Fox News: Do you think he had any regrets?
Kennedy: No. I think Burt was very happy with his life. I think he even had said in several interviews that he never expected to get to the level that he had achieved through acting. He took his first job for "Riverboat" as a stunt double because he heard it paid good money. But he liked it so much that he then decided to pursue more of a stunt career. He then began to study acting.
He had a car accident that hurt his knee. One of his teachers then asked him to be in a play and that kind of led Burt into his acting career. They saw something in Burt that he probably hadn't seen in himself. That's how he ended up [...] the mega superstar that he became, because of an injury to his knee. That's the Burt we know today.
Fox News: What do you hope audiences will get from this auction?
Kennedy: Well, this will be a real honor to put Burt's life and some of his personal items in the hands of folks that have probably adored him all of their lives. And he's touched so many people and we've done so many shows together and the number of people that come out to see Burt Reynolds and stand in the rain, stand in line days to meet him, myself included, obviously. I was a fan first and then to be able to know him has been a blessing for me. But folks being able to actually maybe get a little something from his life that they can treasure is kind of unheard of.

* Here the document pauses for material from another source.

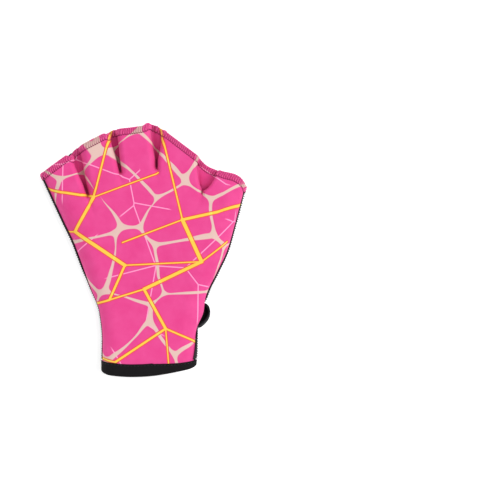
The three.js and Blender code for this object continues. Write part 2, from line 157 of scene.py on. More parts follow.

There's not that many people with a legacy like Burt Reynolds. He's up in that level of actors that we'll just never see again. He also touched and transitioned, I think, from old Hollywood to new Hollywood. So he's kind of that last bridge. I told him one time, "Burt, you're like a walking Smithsonian." He laughed. I actually told him that. It's just true. He just touched so many genres of people and different lives.